# Vinyl Wrap



## alloy (Apr 29, 2005)

I want to have my GTR wrapped, can anyone recommend a firm to do the work?

Ideally in the London areas but willing to travel for the right price and service of course...


----------



## Elliott_GTR (Dec 13, 2009)

Valet Magic

Great service, awesome work.

Valet Magic

Forum Traders link


----------



## David.Yu (Jun 28, 2001)

Ask Steve Riches, he knows all about them! :chuckle:
Sorry, private joke...

If Kent is nearer to you than Ascot, then Creative FX in Bromley did mine and were excellent.
Nissan GT-R long termer | evo Fast Fleet


----------



## alloy (Apr 29, 2005)

Thanks, spoke to Robbie at Valet Magic very helpful guy, car goes in on Sunday!


----------



## anilj (Jan 30, 2010)

Good job, so what colour wrap are you having done?
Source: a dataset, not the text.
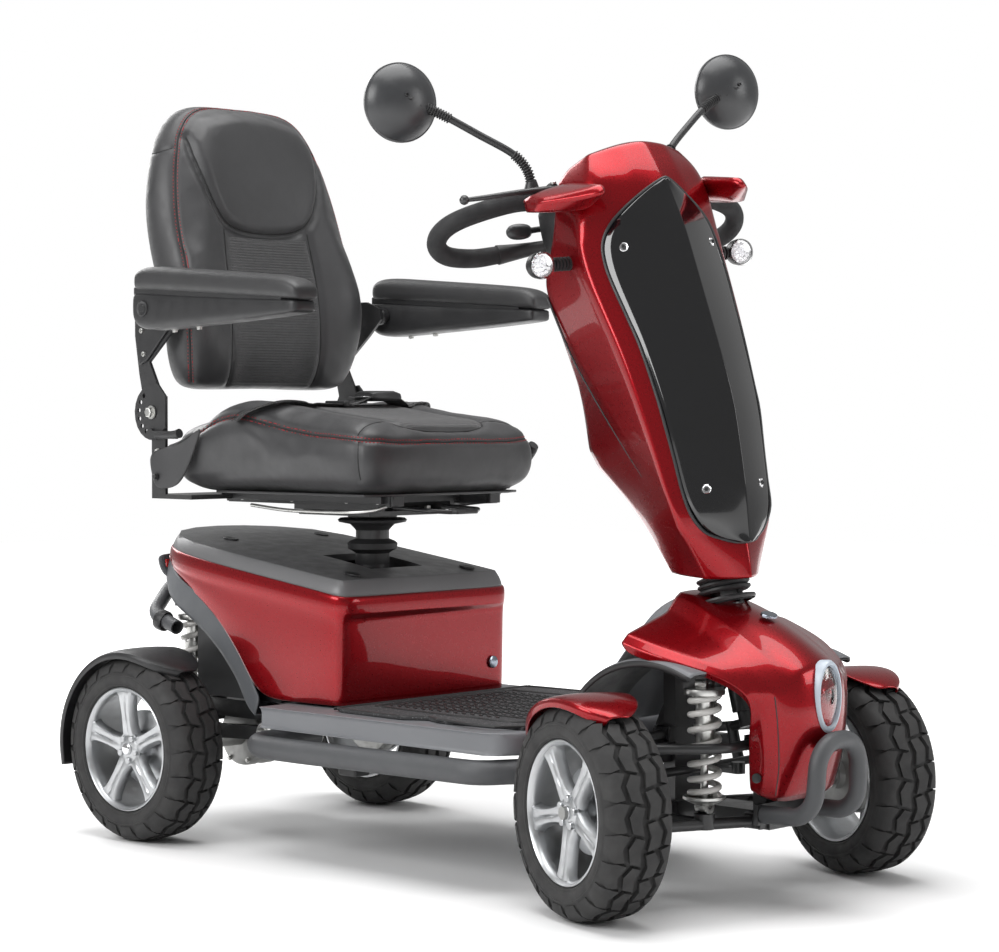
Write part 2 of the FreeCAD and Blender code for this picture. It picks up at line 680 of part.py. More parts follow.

And also get the frontal and spoiler areas VentureShield as these take a hammering from the debris on the roads and protect the wrap and ultimately the paint. Am sure Robbie will tell you. I had my car done by Creative FX in Bromley, but am also in touch with Robbie @ Magic.

Show some pics once done ok....:clap:


----------